In 2018, the New York Times and the Guardian reported on how Cambridge Analytica, a political consultancy group funded by Republican hedge-fund billionaire Robert Mercer, exploited Facebook to harvest data from tens of millions of users without their consent, and used that data to profile U.S. voters and target them with personalized political ads to help elect President Donald Trump in 2016. The breach stemmed from a personality quiz app that collected data—not just from participants, but also from their friends. It led to Facebook getting hit with a $5 billion fine from the Federal Trade Commission (FTC), one of the largest privacy settlements in U.S. history.
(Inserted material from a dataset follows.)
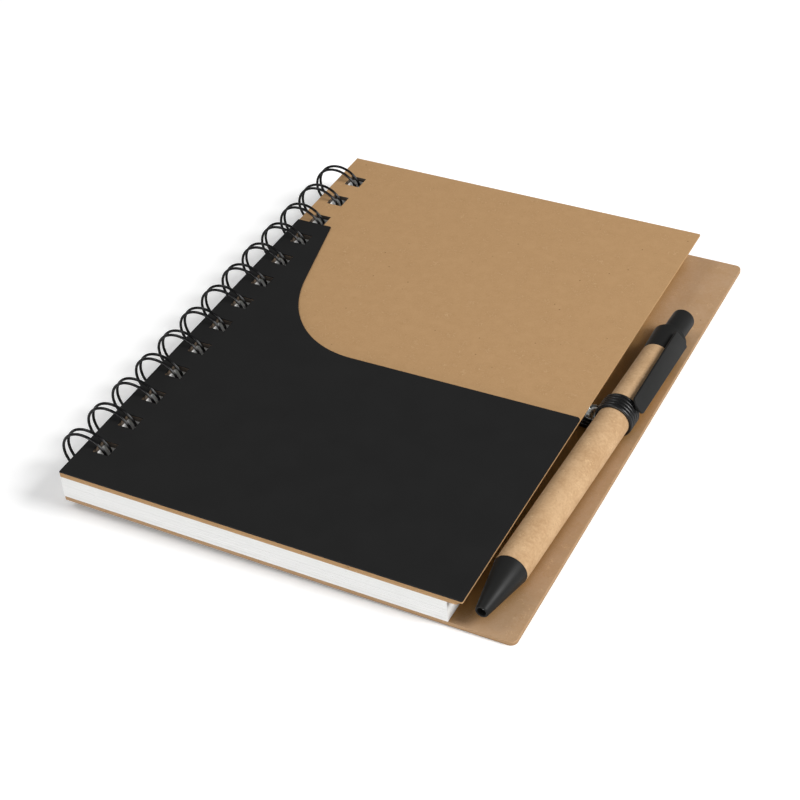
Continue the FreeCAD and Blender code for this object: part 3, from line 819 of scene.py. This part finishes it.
class MakePenCap(bpy.types.Operator):
    """Make the pen's collar and clip with rounded moulded edges"""

    bl_idname = "notebook.make_pen_cap"
    bl_label = "Collar and clip"

    # The collar, by stations and radii
    collar_end: metres("Collar end", "Station of the collar's far end", 0.127)
    collar_radius: metres("Collar radius", "Radius of the collar at its far end", 0.0054)
    rim_bevel: metres("Rim bevel", "Size of the bevel round the collar's far end", 0.0008)
    bore_radius: metres("Bore radius", "Radius of the bore that the button slides in", 0.00385)
    floor_depth: metres("Floor", "Distance from the tube's end to the bore's floor", 0.0005)
    spigot_start: metres("Spigot start", "Station of the spigot's end inside the tube", 0.1073)
    spigot_radius: metres("Spigot radius", "Radius of the spigot inside the tube", 0.00388)
    stem_radius: metres("Stem bore", "Radius of the bore for the button's stem", 0.0026)
    lip: metres("Lip", "How far the collar's start stands out over the tube", 0.00004)

    # The clip, by stations and by distances across it from the line above the pen's axis
    clip_angle: FloatProperty(
        name="Clip angle", description="Turn of the clip about the pen from straight up",
        default=math.radians(61.0), subtype="ANGLE")
    clip_tip: metres("Clip tip", "Station of the clip's free end", 0.0876)
    tip_round: metres("Tip round", "Length of the clip's rounded free end", 0.0015)
    tip_left: metres("Tip left", "Left edge at the free end", -0.00345, -0.01)
    tip_right: metres("Tip right", "Right edge at the free end", 0.0022)
    root_left: metres("Root left", "Left edge at the root", -0.0039, -0.01)
    root_right: metres("Root right", "Right edge at the root", 0.0026)
    peak: metres("Peak", "Place of the root's middle corner", 0.0008)
    end_left: metres("Left end", "Station where the left edge ends", 0.1229)
    end_peak: metres("Peak end", "Station of the root's middle corner", 0.12475)
    end_right: metres("Right end", "Station where the right edge ends", 0.1239)
    face_height: metres("Face height", "Distance from the axis to the face at the tip", 0.0072)
    sink: metres("Sink", "How much nearer to the axis the face is at the root", 0.0011)
    clip_thickness: metres("Clip thickness", "Thickness of the clip's plate", 0.0008)
    edge_round: metres("Edge round", "Rounding of the clip's edges", 0.0003)
    bridge_width: metres("Bridge width", "Width of the bridge between collar and clip", 0.0046)
    bridge_start: metres("Bridge start", "Station where the bridge starts", 0.118)
    bridge_end: metres("Bridge end", "Station where the bridge ends", 0.1233)
    bridge_floor: metres("Bridge floor", "Distance from the axis to the bridge's underside", 0.0045)

    def execute(self, context):
        cap = self.make_collar()
        clip = self.make_plate()
        add_body(clip, self.make_bridge())
        bmesh.ops.rotate(clip, cent=ORIGIN, verts=clip.verts,
                         matrix=Matrix.Rotation(self.clip_angle, 3, "Y"))
        add_body(cap, clip)
        set_piece("collar_and_clip", on_pen(cap), "pen_clip_cap", black_plastic())
        return {"FINISHED"}

    def make_collar(self):
        start = sizes().collar_start
        floor = sizes().nose_length + barrel_length + self.floor_depth
        collar = turned([
            (self.spigot_start, self.stem_radius), (self.spigot_start, self.spigot_radius),
            (start, self.spigot_radius), (start, barrel_radius + self.lip),
            (self.collar_end - self.rim_bevel, self.collar_radius),
            (self.collar_end, self.collar_radius - self.rim_bevel),
            (self.collar_end, self.bore_radius), (floor, self.bore_radius),
            (floor, self.stem_radius)], steps=96)
        soften(collar, width=0.00015, segments=3, where=at_station(self.collar_end))
        return collar

    def face_at(self, station):
        """Height of the clip's face over the pen's axis."""
        return self.face_height - self.sink * (station - self.clip_tip) / (
            self.end_left - self.clip_tip)

    def make_plate(self):
        """The clip's plate: a rounded tip, and a slanted end at its root."""
        middle = (self.tip_left + self.tip_right) / 2
        half = (self.tip_right - self.tip_left) / 2
        outline = [(middle + half * across, self.clip_tip + self.tip_round * (1 - drop))
                   for across, drop in arc_points(0.0, 0.0, 1.0, start=180, end=0, steps=14)]
        outline += [(self.root_right, self.end_right), (self.peak, self.end_peak),
                    (self.root_left, self.end_left)]
        plate = bmesh.new()
        under, face = [
            [plate.verts.new((across, station, self.face_at(station) - depth))
             for across, station in outline]
            for depth in (self.clip_thickness, 0.0)]
        plate.faces.new(under)
        plate.faces.new(face)
        for low, low_next, high_next, high in zip(
                under, under[1:] + under[:1], face[1:] + face[:1], face):
            plate.faces.new((low, low_next, high_next, high))
        bmesh.ops.recalc_face_normals(plate, faces=plate.faces)
        soften(plate, self.edge_round, segments=3, sharper_than=15.0)
        return plate

    def make_bridge(self):
        """The block that joins the plate to the collar."""
        top = self.face_at(self.bridge_start) - self.clip_thickness / 2
        bridge = bmesh.new()
        bmesh.ops.create_cube(bridge, size=1.0)
        bmesh.ops.scale(bridge, verts=bridge.verts, vec=(
            self.bridge_width, self.bridge_end - self.bridge_start, top - self.bridge_floor))
        bmesh.ops.translate(bridge, verts=bridge.verts, vec=(
            0, (self.bridge_start + self.bridge_end) / 2, (top + self.bridge_floor) / 2))
        return bridge


class MakePenButton(bpy.types.Operator):
    """Make the pen's push button with its rounded end"""

    bl_idname = "notebook.make_pen_button"
    bl_label = "Push button"

    radius: metres("Radius", "Radius of the button", 0.0036)
    stem_radius: metres("Stem radius", "Radius of the stem inside the pen", 0.00245)
    stem_start: metres("Stem start", "Station of the stem's inner end", 0.10725)
    cap_start: metres("Cap start", "Station where the stem widens into the button", 0.1224)
    end: metres("End", "Station of the button's outer end", 0.1378)
    roundness: metres("Roundness", "Rounding of the button's outer end", 0.0009)

    def execute(self, context):
        button = turned([
            (self.stem_start, 0.0), (self.stem_start, self.stem_radius),
            (self.cap_start, self.stem_radius), (self.cap_start, self.radius),
            (self.end, self.radius), (self.end, 0.0)], steps=72)
        soften(button, self.roundness, segments=5, where=at_station(self.end))
        set_piece("push_button", on_pen(button), "pen_push_button", black_plastic())
        return {"FINISHED"}


class MakePenSpring(bpy.types.Operator):
    """Make the pen's return spring on a mesh of its own; the real spring shortens as the button is
    pressed
    """

    bl_idname = "notebook.make_pen_spring"
    bl_label = "Spring"

    def execute(self, context):
        spring = merged_copy("pen_spring")
        steel = metal_finish("Spring Steel", colours().spring, (0.22, 0.3), depth=0.000002)
        piece = set_piece("spring", spring, "pen_spring", steel, smooth_below=50.0)
        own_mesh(piece)
        return {"FINISHED"}


class FinishPenWorks(bpy.types.Operator):
    """Give the cam and the refill inside the pen their finishes"""

    bl_idname = "notebook.finish_pen_works"
    bl_label = "Pen works"

    def execute(self, context):
        finishes = {
            "pen_cam": grained_finish(
                "White Plastic", colours().cam, roughness=(0.35, 0.45), grain_scale=3500.0,
                depth=0.000006, lift=1.05),
            "refill_tube": grained_finish(
                "Clear Tube", colours().ink_tube, roughness=(0.1, 0.2), grain_scale=3500.0,
                depth=0.000003, lift=1.05, fixed={"Transmission Weight": 0.6}),
            "refill_tip": metal_finish("Brass", colours().brass, (0.2, 0.32), depth=0.000003),
            "refill_ball": metal_finish("Ball Steel", colours().ball, (0.1, 0.15), depth=0.000001),
        }
        for node, material in finishes.items():
            mesh = frame["nodes"][node].data
            mesh.materials.clear()
            mesh.materials.append(material)
        return {"FINISHED"}


class MakeStage(bpy.types.Operator):
    """Make the floor, the studio light and the camera"""

    bl_idname = "notebook.make_stage"
    bl_label = "Stage"

    floor_size: metres("Floor size", "Side of the floor", 6.0, 1.0, 20.0)
    floor_lift: factor("Floor lift", "Glow that the camera sees on the floor near by", 0.2)
    far_lift: factor("Far lift", "Glow that the camera sees on the floor far off", 0.8)
    ambient: factor("Ambient light", "Strength of the world's light on the object", 0.2)

    def execute(self, context):
        self.make_floor()
        self.make_world(context.scene)
        # Each lamp's side of the object, elevation, distance, width, height and power
        for name, azimuth, elevation, distance, width, height, power in (
                ("key_panel", 100.0, 37.0, 1.4, 0.6, 0.6, 19.2),
                ("left_panel", -70.0, 55.0, 1.4, 0.6, 0.6, 4.6),
                ("front_panel", 0.0, 6.5, 1.5, 1.2, 0.24, 10.8)):
            self.make_lamp(name, azimuth, elevation, distance, width, height, power)
        self.make_camera(context.scene)
        return {"FINISHED"}

    def make_floor(self):
        """A pale floor that the wire's loops and the back board's fore-edge both touch."""
        tilt = math.atan2(board_low.z - wire_low.z, board_high.x - ring_middle_x)
        floor = bmesh.new()
        bmesh.ops.create_grid(floor, x_segments=4, y_segments=4, size=self.floor_size / 2)
        foot = Vector((ring_middle_x, 0, wire_low.z))
        place = Matrix.Translation(foot) @ Matrix.Rotation(-tilt, 4, "Y")
        bmesh.ops.transform(floor, matrix=place, verts=floor.verts)
        piece = link_object("floor", mesh_from("floor", floor))
        material, tree, shader, position = new_material("Studio Floor", {
            "Roughness": 0.9, "Specular IOR Level": 0.0})
        seen = add_node(tree, "ShaderNodeLightPath").outputs["Is Camera Ray"]
        drift = spread(tree, clouds(tree, position, 3.0), 0.3, 0.7)
        pale = blend_colours(tree, drift, (0.78, 0.78, 0.78, 1), (0.8, 0.8, 0.8, 1))
        tree.links.new(blend_colours(tree, seen, pale, WHITE), shader.inputs["Base Color"])
        shader.inputs["Emission Color"].default_value = WHITE
        # Far off, where the lamps don't reach, the floor glows more
        away = add_node(tree, "ShaderNodeVectorMath", {0: position}, operation="LENGTH")
        lift = spread(tree, away.outputs["Value"], 0.3, 1.6, self.floor_lift, self.far_lift)
        tree.links.new(times(tree, seen, lift), shader.inputs["Emission Strength"])
        piece.data.materials.append(material)

    def make_world(self, scene):
        world = bpy.data.worlds.new("Studio")
        world.use_nodes = True
        tree = world.node_tree
        backdrop = tree.nodes["Background"]
        backdrop.inputs["Color"].default_value = WHITE
        paths = add_node(tree, "ShaderNodeLightPath").outputs
        seen = work_out(tree, "MAXIMUM", paths["Is Camera Ray"], paths["Is Transmission Ray"])
        strength = spread(tree, seen, 0.0, 1.0, self.ambient, 1.0)
        tree.links.new(strength, backdrop.inputs["Strength"])
        scene.world = world

    def make_lamp(self, name, azimuth, elevation, distance, width, height, power):
        """A flat panel that faces the object. Azimuth 0 is the side that Y points away from."""
        turn = Matrix.Rotation(math.radians(azimuth), 4, "Z")
        tip = Matrix.Rotation(math.radians(90 - elevation), 4, "X")
        light = bpy.data.lights.new(name, "AREA")
        light.shape = "RECTANGLE"
        light.size = width
        light.size_y = height
        light.energy = power
        lamp = link_object(name, light)
        lamp.matrix_world = turn @ tip @ Matrix.Translation((0, 0, distance))

    def make_camera(self, scene):
        """The photograph's viewpoint: to the right of the foot, looking down and rolled a little."""
        place = Vector((0.205755, -0.369788, 0.340397))
        azimuth = math.radians(29.776)
        elevation = math.radians(39.379)
        roll = math.radians(-4.389)
        lens = bpy.data.cameras.new("camera")
        lens.sensor_width = 36.0
        lens.lens = 79.45
        lens.clip_start = 0.01
        camera = link_object("camera", lens)
        camera.matrix_world = (Matrix.Translation(place)
                               @ Matrix.Rotation(azimuth, 4, "Z")
                               @ Matrix.Rotation(math.pi / 2 - elevation, 4, "X")
                               @ Matrix.Rotation(roll, 4, "Z"))
        scene.camera = camera


PIECES = (MakeCovers, MakePages, MakeWire, MakeElastic, MakeRivet, MakePenBarrel, MakePenNose,
          MakePenCap, MakePenButton, MakePenSpring, FinishPenWorks)


class NotebookPanel(bpy.types.Panel):
    """The notebook's sizes, colours and pieces"""

    bl_idname = "VIEW3D_PT_notebook"
    bl_label = "Notebook and Pen"
    bl_space_type = "VIEW_3D"
    bl_region_type = "UI"
    bl_category = "Notebook"

    def draw(self, context):
        layout = self.layout
        for settings in (context.scene.notebook_sizes, context.scene.notebook_colours):
            box = layout.box()
            for label in settings.bl_rna.properties.keys():
                if label not in ("rna_type", "name"):
                    box.prop(settings, label)
        for operator in (*PIECES, MakeStage):
            layout.operator(operator.bl_idname)


CLASSES = (NotebookSizes, NotebookColours, *PIECES, MakeStage, NotebookPanel)


def register():
    for cls in CLASSES:
        bpy.utils.register_class(cls)
    bpy.types.Scene.notebook_sizes = PointerProperty(type=NotebookSizes)
    bpy.types.Scene.notebook_colours = PointerProperty(type=NotebookColours)


def unregister():
    del bpy.types.Scene.notebook_colours
    del bpy.types.Scene.notebook_sizes
    for cls in reversed(CLASSES):
        bpy.utils.unregister_class(cls)


def main():
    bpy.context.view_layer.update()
    register()
    bpy.context.scene.view_settings.view_transform = "Standard"
    for piece in PIECES:
        getattr(bpy.ops.notebook, piece.bl_idname.split(".")[1])()
    bpy.ops.notebook.make_stage()


if __name__ == "__main__":
    main()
The Cambridge Analytica scandal exposed broader issues with Facebook’s developer platform, which had allowed for vast data access, but had limited oversight. According to internal documents released by Frances Haugen, a whistleblower, in 2021, Meta’s leadership often prioritized growth and engagement over privacy and safety concerns.

Meta has also faced scrutiny over its use of contractors: In 2019, Bloomberg reported how Facebook paid contractors to transcribe users’ audio chats without knowing how they were obtained in the first place. (Facebook, at the time, said the recordings only came from users who had opted into the transcription services, adding it had also “paused” that practice.)

Facebook has spent years trying to rehabilitate its image: It rebranded to Meta in October 2021, framing the name change as a forward-looking shift in focus to “the metaverse” rather than as a response to controversies surrounding misinformation, privacy, and platform safety. But Meta’s legacy in handling data casts a long shadow. And while using human reviewers to improve large language models (LLMs) is common industry practice at this point, the latest report about Meta’s use of contractors, and the information contractors say they’re able to see, does raise fresh questions around how data is handled by the parent company of the world’s most popular social networks.

In a statement to Fortune, a Meta spokesperson said the company has “strict policies that govern personal data access for all employees and contractors.”

“While we work with contractors to help improve training data quality, we intentionally limit what personal information they see, and we have processes and guardrails in place instructing them how to handle any such information they may encounter,” the spokesperson said.

“For projects focused on AI personalization … contractors are permitted in the course of their work to access certain personal information in accordance with our publicly available privacy policies and AI terms. Regardless of the project, any unauthorized sharing or misuse of personal information is a violation of our data policies, and we will take appropriate action,” they added.